Required work ▸
Take each line containing the word "that" and copy it.

Records
__________
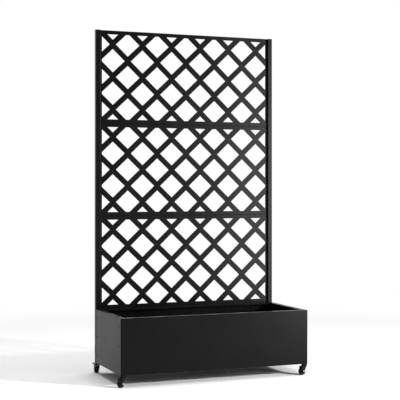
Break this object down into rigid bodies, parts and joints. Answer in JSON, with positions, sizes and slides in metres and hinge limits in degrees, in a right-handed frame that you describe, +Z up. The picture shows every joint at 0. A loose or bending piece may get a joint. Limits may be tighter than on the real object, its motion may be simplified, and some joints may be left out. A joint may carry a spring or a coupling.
{
  "type": "planter with trellis",
  "caption": "Rectangular sheet-steel planter box on swivel casters, with a tall framed diamond-lattice trellis along its back.",
  "frame": {"origin": "on the floor, under the middle of the whole planter, its casters and pedals included", "axes": "+Z up, -Y towards the planter front, the trellis along the +Y side, +X to the right seen from the front"},
  "size_m": [1.0409, 0.505, 1.77],
  "materials": {
    "powder_coat": "satin black powder coat with fine orange peel",
    "caster_enamel": "gloss black enamel on pressed steel",
    "zinc_steel": "bright zinc plating",
    "black_screw": "black coated steel",
    "black_plastic": "moulded, fine grain",
    "wheel_rubber": "matt black tread and hub"
  },
  "bodies": {
    "planter": {"back_panel": "powder_coat", "bottom_panel": "powder_coat", "caster_stem_front_left": "zinc_steel", "caster_stem_front_right": "zinc_steel", "caster_stem_rear_left": "zinc_steel", "caster_stem_rear_right": "zinc_steel", "floor_crossbar_left": "powder_coat", "floor_crossbar_right": "powder_coat", "foot_insert_front_left": "black_plastic", "foot_insert_front_right": "black_plastic", "foot_insert_rear_left": "black_plastic", "foot_insert_rear_right": "black_plastic", "front_panel": "powder_coat", "lattice_panel_lower": "powder_coat", "lattice_panel_middle": "powder_coat", "lattice_panel_upper": "powder_coat", "lattice_screws": "black_screw", "left_corner_post": "powder_coat", "left_post_cap": "black_plastic", "left_rear_post": "powder_coat", "left_side_panel": "powder_coat", "post_bolts": "black_screw", "post_weld_nuts": "zinc_steel", "right_corner_post": "powder_coat", "right_post_cap": "black_plastic", "right_rear_post": "powder_coat", "right_side_panel": "powder_coat", "seam_bolts": "black_screw", "seam_nuts": "zinc_steel", "side_bolts": "black_screw", "side_nuts": "zinc_steel", "swivel_cap_front_left": "caster_enamel", "swivel_cap_front_right": "caster_enamel", "swivel_cap_rear_left": "caster_enamel", "swivel_cap_rear_right": "caster_enamel"},
    "fork_front_left": {"caster_fork_front_left": "caster_enamel", "axle_bolt_front_left": "zinc_steel", "axle_nut_front_left": "zinc_steel"},
    "wheel_front_left": {"caster_wheel_front_left": "wheel_rubber"},
    "fork_front_right": {"caster_fork_front_right": "caster_enamel", "axle_bolt_front_right": "zinc_steel", "axle_nut_front_right": "zinc_steel"},
    "wheel_front_right": {"caster_wheel_front_right": "wheel_rubber"},
    "fork_rear_left": {"caster_fork_rear_left": "caster_enamel", "axle_bolt_rear_left": "zinc_steel", "axle_nut_rear_left": "zinc_steel", "brake_pin_rear_left": "zinc_steel"},
    "wheel_rear_left": {"caster_wheel_rear_left": "wheel_rubber"},
    "brake_rear_left": {"brake_lever_rear_left": "zinc_steel", "brake_pedal_rear_left": "black_plastic"},
    "fork_rear_right": {"caster_fork_rear_right": "caster_enamel", "axle_bolt_rear_right": "zinc_steel", "axle_nut_rear_right": "zinc_steel", "brake_pin_rear_right": "zinc_steel"},
    "wheel_rear_right": {"caster_wheel_rear_right": "wheel_rubber"},
    "brake_rear_right": {"brake_lever_rear_right": "zinc_steel", "brake_pedal_rear_right": "black_plastic"}
  },
  "joints": [
    {"name": "swivel_front_left", "type": "hinge", "parent": "planter", "child": "fork_front_left", "pos_m": [-0.486, -0.223, 0.05], "axis": [0, 0, 1], "continuous": true},
    {"name": "roll_front_left", "type": "hinge", "parent": "fork_front_left", "child": "wheel_front_left", "pos_m": [-0.50011, -0.23418, 0.02], "axis": [0.6211, -0.7837, 0], "continuous": true},
    {"name": "swivel_front_right", "type": "hinge", "parent": "planter", "child": "fork_front_right", "pos_m": [0.486, -0.223, 0.05], "axis": [0, 0, 1], "continuous": true},
    {"name": "roll_front_right", "type": "hinge", "parent": "fork_front_right", "child": "wheel_front_right", "pos_m": [0.46952, -0.23023, 0.02], "axis": [0.4019, -0.9157, 0], "continuous": true},
    {"name": "swivel_rear_left", "type": "hinge", "parent": "planter", "child": "fork_rear_left", "pos_m": [-0.4875, 0.2005, 0.05], "axis": [0, 0, 1], "continuous": true},
    {"name": "roll_rear_left", "type": "hinge", "parent": "fork_rear_left", "child": "wheel_rear_left", "pos_m": [-0.48851, 0.21847, 0.02], "axis": [-0.9984, -0.0558, 0], "continuous": true},
    {"name": "brake_rear_left", "type": "hinge", "parent": "fork_rear_left", "child": "brake_rear_left", "pos_m": [-0.48918, 0.23045, 0.043], "axis": [-0.9984, -0.0558, 0], "range_deg": [0, 18]},
    {"name": "swivel_rear_right", "type": "hinge", "parent": "planter", "child": "fork_rear_right", "pos_m": [0.4875, 0.2005, 0.05], "axis": [0, 0, 1], "continuous": true},
    {"name": "roll_rear_right", "type": "hinge", "parent": "fork_rear_right", "child": "wheel_rear_right", "pos_m": [0.49595, 0.21639, 0.02], "axis": [-0.8829, 0.4695, 0], "continuous": true},
    {"name": "brake_rear_right", "type": "hinge", "parent": "fork_rear_right", "child": "brake_rear_right", "pos_m": [0.50158, 0.22699, 0.043], "axis": [-0.8829, 0.4695, 0], "range_deg": [0, 18]}
  ]
}
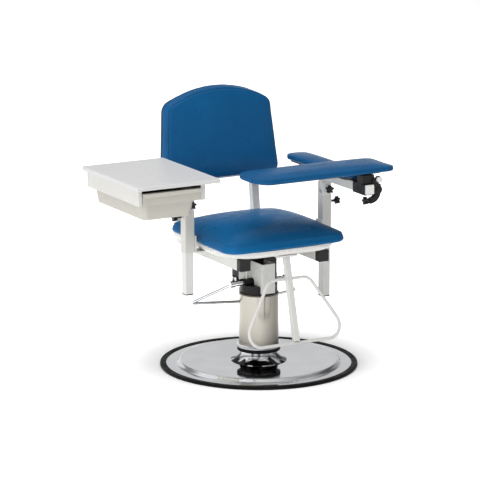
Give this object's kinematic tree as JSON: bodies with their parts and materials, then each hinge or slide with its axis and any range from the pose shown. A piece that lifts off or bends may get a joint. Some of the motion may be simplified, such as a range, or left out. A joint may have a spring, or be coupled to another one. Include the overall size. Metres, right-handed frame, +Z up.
{
  "type": "phlebotomy chair",
  "caption": "Hydraulic-lift swivel chair on a round base, with padded seat and back, a tray with drawer on one arm, a padded flip arm on the other, a pump bar and a footrest.",
  "frame": {"origin": "on the floor, at the centre of the round base, on the column's swivel axis", "axes": "+Z up, +X to the seated person's left, -Y the way the chair faces"},
  "size_m": [0.875, 0.647, 0.8703],
  "materials": {
    "black_rubber": "matt rubber moulding",
    "steel_plate": "dark painted steel plate",
    "polished_chrome": "polished chrome plate",
    "brushed_stainless": "brushed stainless sheet",
    "cast_base": "machined cast iron",
    "ground_steel": "ground and plated steel",
    "bush_nylon": "grey-brown nylon",
    "black_casting": "black painted casting",
    "grey_sheet": "light grey powder-coated sheet",
    "black_steel": "textured black powder coat",
    "satin_steel": "satin nickel-plated steel",
    "satin_aluminium": "satin anodised aluminium",
    "white_plastic": "glossy white moulding",
    "plywood": "black-painted plywood",
    "white_coat": "off-white powder coat",
    "blue_vinyl": "blue upholstery vinyl over foam",
    "zinc_steel": "bright zinc plate",
    "black_plastic": "black moulded plastic",
    "grey_laminate": "light grey laminate",
    "beige_plastic": "warm grey moulded plastic",
    "cap_grey": "light grey moulded plastic"
  },
  "bodies": {
    "base": {"rubber_trim_ring": "black_rubber", "base_plate": "steel_plate", "base_bolts": "zinc_steel", "base_cover": "polished_chrome", "column_socket": "cast_base", "base_bell": "polished_chrome", "column_seal_ring": "black_rubber", "column_trim_ring": "polished_chrome", "column_shroud": "brushed_stainless", "guide_bush": "bush_nylon"},
    "ram": {"lift_ram": "ground_steel", "thrust_washer": "bush_nylon"},
    "seat": {"pump_body": "black_casting", "pump_cover": "grey_sheet", "saddle_bracket": "black_steel", "mount_plate": "black_steel", "valve_rod": "zinc_steel", "seat_rails": "white_coat", "frame_end_caps": "black_plastic", "arm_brackets": "white_coat", "arm_sleeves": "satin_steel", "back_uprights": "satin_aluminium", "frame_bolts": "zinc_steel", "seat_pan": "white_plastic", "seat_board": "plywood", "seat_cushion": "blue_vinyl", "back_cushion": "blue_vinyl", "back_board": "plywood", "footrest_post": "satin_aluminium", "footrest_loop": "polished_chrome"},
    "pump_handle": {"pump_shaft": "polished_chrome", "pump_bar": "polished_chrome"},
    "tray_arm": {"tray_post": "satin_aluminium", "tray_post_foot": "black_plastic", "tray_clevis": "satin_aluminium"},
    "tray": {"tray_bracket": "satin_steel", "tray_top": "grey_laminate", "tray_casing": "grey_sheet", "drawer_runners": "black_plastic"},
    "drawer": {"drawer_tub": "beige_plastic", "drawer_front": "beige_plastic"},
    "arm": {"arm_post": "satin_aluminium", "arm_post_foot": "black_plastic", "arm_clevis": "satin_aluminium"},
    "arm_top": {"arm_tube": "satin_aluminium", "arm_tube_plugs": "cap_grey", "armrest_board": "plywood", "armrest_pad": "blue_vinyl", "flip_clamp": "black_steel", "flip_pin": "black_steel"},
    "flip_arm": {"flip_bracket": "black_steel", "flip_board": "plywood", "flip_pad": "blue_vinyl"},
    "flip_lock": {"flip_lock_plunger": "cap_grey"},
    "height_knob_left_body": {"height_knob_left": "black_plastic"},
    "height_knob_right_body": {"height_knob_right": "black_plastic"},
    "tilt_knob_left_body": {"tilt_knob_left": "black_plastic"},
    "tilt_knob_right_body": {"tilt_knob_right": "black_plastic"},
    "clamp_knob_body": {"clamp_knob": "black_plastic"}
  },
  "joints": [
    {"name": "lift_slide", "type": "slide", "parent": "base", "child": "ram", "axis": [0, 0, 1], "range_m": [0, 0.127]},
    {"name": "seat_swivel", "type": "hinge", "parent": "ram", "child": "seat", "pos_m": [0, 0, 0.242], "axis": [0, 0, 1], "continuous": true},
    {"name": "pump_pedal", "type": "hinge", "parent": "seat", "child": "pump_handle", "pos_m": [0, 0, 0.274], "axis": [1, 0, 0], "range_deg": [-14, 0], "stiffness_Nm_per_rad": 14, "springref_deg": 8.59},
    {"name": "tray_height", "type": "slide", "parent": "seat", "child": "tray_arm", "axis": [0, 0, 1], "range_m": [0, 0.1]},
    {"name": "tray_tilt", "type": "hinge", "parent": "tray_arm", "child": "tray", "pos_m": [-0.2502, 0.0137, 0.551], "axis": [0, 1, 0], "range_deg": [-10, 10]},
    {"name": "drawer_slide", "type": "slide", "parent": "tray", "child": "drawer", "axis": [0, -1, 0], "range_m": [0, 0.25]},
    {"name": "arm_height", "type": "slide", "parent": "seat", "child": "arm", "axis": [0, 0, 1], "range_m": [0, 0.15]},
    {"name": "arm_tilt", "type": "hinge", "parent": "arm", "child": "arm_top", "pos_m": [0.2502, 0.0137, 0.551], "axis": [0, 1, 0], "range_deg": [-10, 10]},
    {"name": "flip_hinge", "type": "hinge", "parent": "arm_top", "child": "flip_arm", "pos_m": [0.283, -0.243, 0.592], "axis": [0, 1, 0], "range_deg": [0, 90]},
    {"name": "flip_lock_pull", "type": "slide", "parent": "flip_arm", "child": "flip_lock", "axis": [0, -1, 0], "range_m": [0, 0.006], "stiffness_N_per_m": 900, "springref_m": -0.004},
    {"name": "height_knob_left_turn", "type": "hinge", "parent": "seat", "child": "height_knob_left_body", "pos_m": [-0.291, 0.0137, 0.511], "axis": [1, 0, 0], "range_deg": [0, 360]},
    {"name": "height_knob_right_turn", "type": "hinge", "parent": "seat", "child": "height_knob_right_body", "pos_m": [0.291, 0.0137, 0.505], "axis": [1, 0, 0], "range_deg": [0, 360]},
    {"name": "tilt_knob_left_turn", "type": "hinge", "parent": "tray_arm", "child": "tilt_knob_left_body", "pos_m": [-0.2502, -0.0143, 0.551], "axis": [0, 1, 0], "range_deg": [0, 360]},
    {"name": "tilt_knob_right_turn", "type": "hinge", "parent": "arm", "child": "tilt_knob_right_body", "pos_m": [0.2502, -0.0143, 0.551], "axis": [0, 1, 0], "range_deg": [0, 360]},
    {"name": "clamp_knob_turn", "type": "hinge", "parent": "arm_top", "child": "clamp_knob_body", "pos_m": [0.253, -0.243, 0.556], "axis": [1, 0, 0], "range_deg": [0, 360]}
  ]
}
__________
Response to the exercise ▸
Break this object down into rigid bodies, parts and joints. Answer in JSON, with positions, sizes and slides in metres and hinge limits in degrees, in a right-handed frame that you describe, +Z up. The picture shows every joint at 0. A loose or bending piece may get a joint. Limits may be tighter than on the real object, its motion may be simplified, and some joints may be left out. A joint may carry a spring or a coupling.
Give this object's kinematic tree as JSON: bodies with their parts and materials, then each hinge or slide with its axis and any range from the pose shown. A piece that lifts off or bends may get a joint. Some of the motion may be simplified, such as a range, or left out. A joint may have a spring, or be coupled to another one. Include the overall size. Metres, right-handed frame, +Z up.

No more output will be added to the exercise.